The minimum number of total changes for any lineage is 98
This is achieved with the grandfather as node 0
with children  1 and 6
whose children are 2 3
and  4 5 , respectively.


This gave us the same answer as what we got when we manually checked the strings. This algorithm will give us the correct answer every single time, as it checks all possible parameters. It is useful in this sense, as we know it will always be correct. However, as we will soon see, with large sets of genes, it would take a prohibitively long amount of time.

## Complexity

We now must examine the complexity of our algorithm. We will define M as the length of a gene (while not all genes are the same, they are similar), and N as the number of genes.

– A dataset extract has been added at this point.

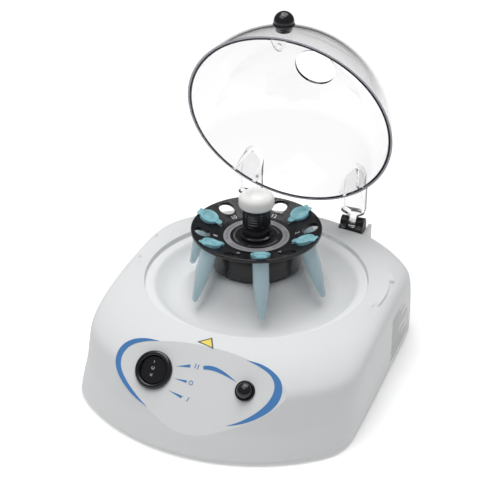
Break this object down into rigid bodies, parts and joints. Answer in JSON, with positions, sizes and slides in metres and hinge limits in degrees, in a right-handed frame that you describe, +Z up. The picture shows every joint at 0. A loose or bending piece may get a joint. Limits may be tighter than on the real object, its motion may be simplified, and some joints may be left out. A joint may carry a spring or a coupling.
{
  "type": "laboratory mini centrifuge",
  "caption": "Bench-top mini centrifuge and vortex mixer: a domed clear lid hinged on a rounded case, over a tilted-place tube rotor with a mixing cup on its spindle.",
  "frame": {"origin": "On the table under the middle of the outer size with the lid open; the rotor's axis is parallel to Z, a little behind the origin.", "axes": "+Z up; -Y towards the control panel at the front; +X to the right of someone facing the panel."},
  "size_m": [0.19, 0.2519, 0.2291],
  "materials": {
    "case_plastic": "moulded, fine satin grain",
    "base_plastic": "moulded, satin",
    "rubber": "matt",
    "gloss_black": "polished",
    "matte_black": "satin",
    "lid_clear": "clear, polished",
    "cup_white": "soft satin",
    "steel": "zinc plated",
    "motor_metal": "rolled",
    "aluminium": "extruded",
    "scale_ring": "printed",
    "tube_plastic": "translucent",
    "board": "solder mask",
    "relay": "moulded",
    "label": "printed film"
  },
  "bodies": {
    "base": {"base_plate": "base_plastic", "board_capacitor": "matte_black", "board_heat_sink": "aluminium", "board_relay": "relay", "bowl_boss": "case_plastic", "bowl_ring": "case_plastic", "button_sleeve": "gloss_black", "button_spring": "steel", "case_screw_front_left": "steel", "case_screw_front_right": "steel", "case_screw_rear_left": "steel", "case_screw_rear_right": "steel", "circuit_board": "board", "foot_front_left": "rubber", "foot_front_right": "rubber", "foot_rear_left": "rubber", "foot_rear_right": "rubber", "hinge_bracket_left": "matte_black", "hinge_bracket_right": "matte_black", "hinge_pin_left": "steel", "hinge_pin_right": "steel", "hinge_screw_left": "steel", "hinge_screw_right": "steel", "lid_switch": "matte_black", "motor": "motor_metal", "motor_bush_1": "rubber", "motor_bush_2": "rubber", "motor_bush_3": "rubber", "motor_plate": "steel", "motor_screw_1": "steel", "motor_screw_2": "steel", "motor_screw_3": "steel", "power_socket": "matte_black", "rating_label": "label", "switch_bezel": "gloss_black", "upper_case": "case_plastic"},
    "lid": {"lid_dome": "lid_clear", "lid_arm_left": "lid_clear", "lid_arm_right": "lid_clear", "lid_knob": "gloss_black"},
    "rotor": {"rotor_disc": "gloss_black", "rotor_drum": "matte_black", "rotor_scale_ring": "scale_ring", "rotor_shaft": "steel", "rotor_clamp_nut": "matte_black", "vortex_cup": "cup_white"},
    "rocker": {"switch_rocker": "gloss_black"},
    "button": {"push_button": "gloss_black"},
    "tube_1": {"tube_1": "tube_plastic", "tube_lid_1": "tube_plastic"},
    "tube_2": {"tube_2": "tube_plastic", "tube_lid_2": "tube_plastic"},
    "tube_3": {"tube_3": "tube_plastic", "tube_lid_3": "tube_plastic"},
    "tube_4": {"tube_4": "tube_plastic", "tube_lid_4": "tube_plastic"},
    "tube_5": {"tube_5": "tube_plastic", "tube_lid_5": "tube_plastic"},
    "tube_6": {"tube_6": "tube_plastic", "tube_lid_6": "tube_plastic"}
  },
  "joints": [
    {"name": "lid_hinge", "type": "hinge", "parent": "base", "child": "lid", "pos_m": [0, 0.0954, 0.0599], "axis": [1, 0, 0], "range_deg": [0, 71.8]},
    {"name": "rotor_spin", "type": "hinge", "parent": "base", "child": "rotor", "pos_m": [0, 0.0029, 0.08], "axis": [0, 0, 1], "continuous": true},
    {"name": "switch_rock", "type": "hinge", "parent": "base", "child": "rocker", "pos_m": [-0.0307, -0.09624, 0.03883], "axis": [1, 0, 0], "range_deg": [-10, 10]},
    {"name": "button_press", "type": "slide", "parent": "base", "child": "button", "axis": [0, 0.7431, -0.6691], "range_m": [0, 0.002], "stiffness_N_per_m": 250, "springref_m": -0.0015, "deforming": ["button_spring"]},
    {"name": "tube_lift_1", "type": "slide", "parent": "rotor", "child": "tube_1", "axis": [0.1404, -0.301, -0.9432], "range_m": [-0.048, 0]},
    {"name": "tube_lift_2", "type": "slide", "parent": "rotor", "child": "tube_2", "axis": [0.3309, -0.0289, -0.9432], "range_m": [-0.048, 0]},
    {"name": "tube_lift_3", "type": "slide", "parent": "rotor", "child": "tube_3", "axis": [0.1905, 0.2721, -0.9432], "range_m": [-0.048, 0]},
    {"name": "tube_lift_4", "type": "slide", "parent": "rotor", "child": "tube_4", "axis": [-0.1404, 0.301, -0.9432], "range_m": [-0.048, 0]},
    {"name": "tube_lift_5", "type": "slide", "parent": "rotor", "child": "tube_5", "axis": [-0.3309, 0.0289, -0.9432], "range_m": [-0.048, 0]},
    {"name": "tube_lift_6", "type": "slide", "parent": "rotor", "child": "tube_6", "axis": [-0.1905, -0.2721, -0.9432], "range_m": [-0.048, 0]}
  ]
}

We first note that the complexity of our LCS algorithm is O(M^2), as it creates a table with width and length proportional to the length of a gene. We then do this N^2 times, as we must compute the LCS for each pair of strings. Thus, getting our minimum_changes array is O(M^2 N^2). We must now find the complexity of our tree checker parameter sweep. This operation is O(N!). 

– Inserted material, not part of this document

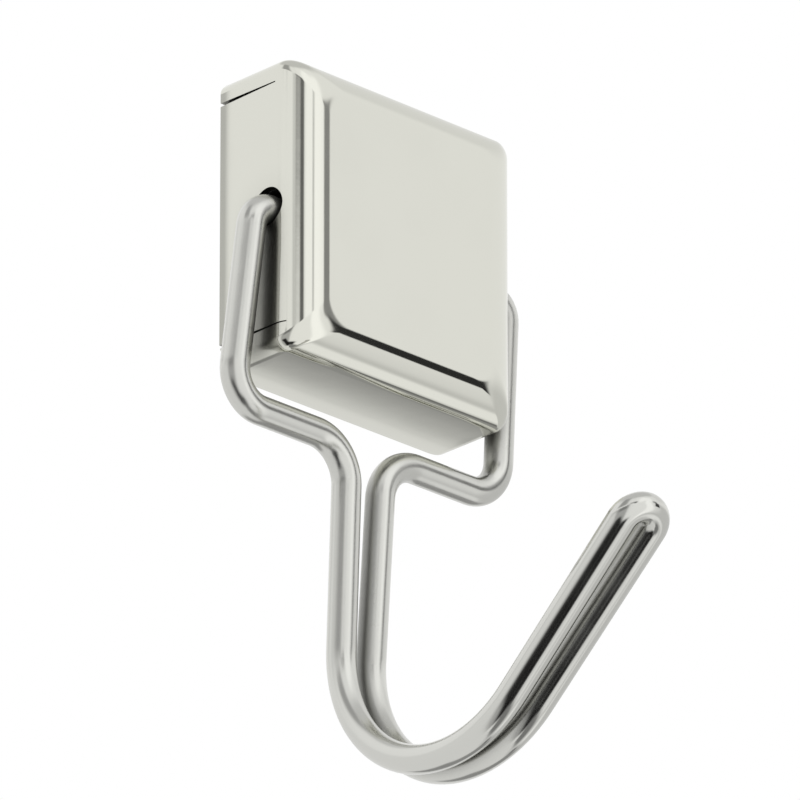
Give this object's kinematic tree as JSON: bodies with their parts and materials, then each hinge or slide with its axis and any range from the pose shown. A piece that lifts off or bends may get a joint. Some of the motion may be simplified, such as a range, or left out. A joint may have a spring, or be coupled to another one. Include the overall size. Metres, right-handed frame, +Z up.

This complexity is quite bad, as with any large number of genes, this would be impossible to compute.


## Greedy 

As the time complexity of our brute force algorithm did not scale well, I created a greedy algorithm that attempts to solve the problem. Note that this algorithm is not guaranteed to find the optimal solution. 

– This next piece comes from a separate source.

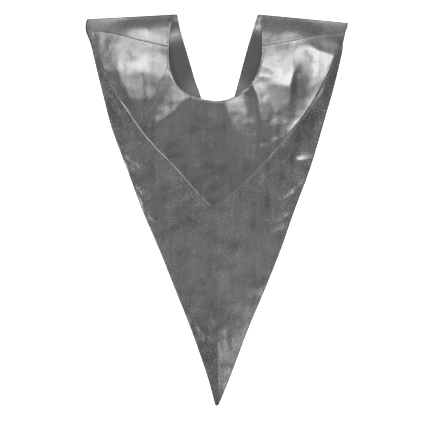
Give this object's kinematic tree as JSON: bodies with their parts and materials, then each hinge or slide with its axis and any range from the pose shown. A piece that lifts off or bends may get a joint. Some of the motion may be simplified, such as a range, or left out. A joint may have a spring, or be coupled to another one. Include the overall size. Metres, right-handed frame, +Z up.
{
  "type": "choir stole",
  "caption": "V-shaped choir stole in plain grey satin, laid flat front side up: long pointed front panel, short pointed overlay and a back band folded over both shoulders",
  "frame": {"origin": "centre of the bounding box in plan, at the surface the stole lies on", "axes": "+Z up off the surface, +Y toward the neck so the tip of the front points to -Y, +X to the viewer's right when looking down with the neck at the top"},
  "size_m": [0.5622, 0.84, 0.0077],
  "materials": {
    "satin_panel": "satin weave, soft vertical sheen",
    "satin_overlay": "satin weave, soft vertical sheen",
    "satin_back": "satin weave, soft vertical sheen"
  },
  "bodies": {
    "root": {"front_panel": "satin_panel", "front_overlay": "satin_overlay", "back": "satin_back"}
  },
  "joints": []
}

The first thing to do is to find the root node. In my algorithm, I found the node that is most similar to all other nodes (least changes to get to all other nodes). With this done, the next step is to find the children. Note that my specific algorithm does not take advantage of any optimal substructure. With each parent, I find the children using a greedy approach. It was initially appealing to have a recursive function, where after a child is found, and its children need to be found, a recursive function is called to solve a similar subproblem. The only problem with this is that the available strings (strings not already in the tree) are very important, and as such the order of solving problems matters. I chose to have two greedy choices for each parent (the strings with the lowest minimum changes). Each of these strings is added to a `waiting_for_kids` list and taken of of the `available` list. When there are no more strings to add the process is done. The greedy aspect of this algorithm is choosing children, as the locally optimal choice is always made, despite the future consequences.

In [146]:

def greedy(min_changes):
    #find the column with the most similarity
    root = min_changes.sum(axis=0).argmin()
    
    #create the lists
    tree = [root]
    waiting_for_kids = [root]
    available = list(range(len(min_changes)))
    available.remove(root)
    
    while available:
        active = waiting_for_kids.pop(0)
        
        #find child one
        child1 = choose_children(min_changes, active, available)
        available.remove(child1)
        tree.append(child1)
        waiting_for_kids.append(child1)
        
        #find child two
        child2 = choose_children(min_changes, active, available)
        available.remove(child2)
        tree.append(child2)
        waiting_for_kids.append(child2)
    return tree
    

    #this function is greedy, choosing the child with the lowest minimum changes
def choose_children(min_changes, active, available):
    lis = []
    counter = -1
    for i in available:
        counter +=1
        lis.append(min_changes[active][i])
        if lis[counter] == min(lis):
            index = i
    return index
        
#choose_children(min_changes, 1, available)

sol = greedy(min_changes)
print (sol)
print (tree_checker(sol, min_changes))

[1, 2, 3, 6, 0, 4, 5]
156


As can be seen, this algorithm does not achieve the optimal solution. We do, however, get a better running time. An upper bound time complexity of this algorithm is O(N^2). However, in order to get our `min_changes`, we have an O(M^2 N^2) algorithm. This absorbs the O(N^2), and our overall running time for computing the lineage is O(M^2 N^2).

The first problem it has is choosing the root node, as it chooses the incorrect node. Secondly, the greedy aspect, while increasing speed, also leads to suboptimal solutions. With real genome sequencing, we have a large interest in being correct, and thus we would need to find a better algorithm.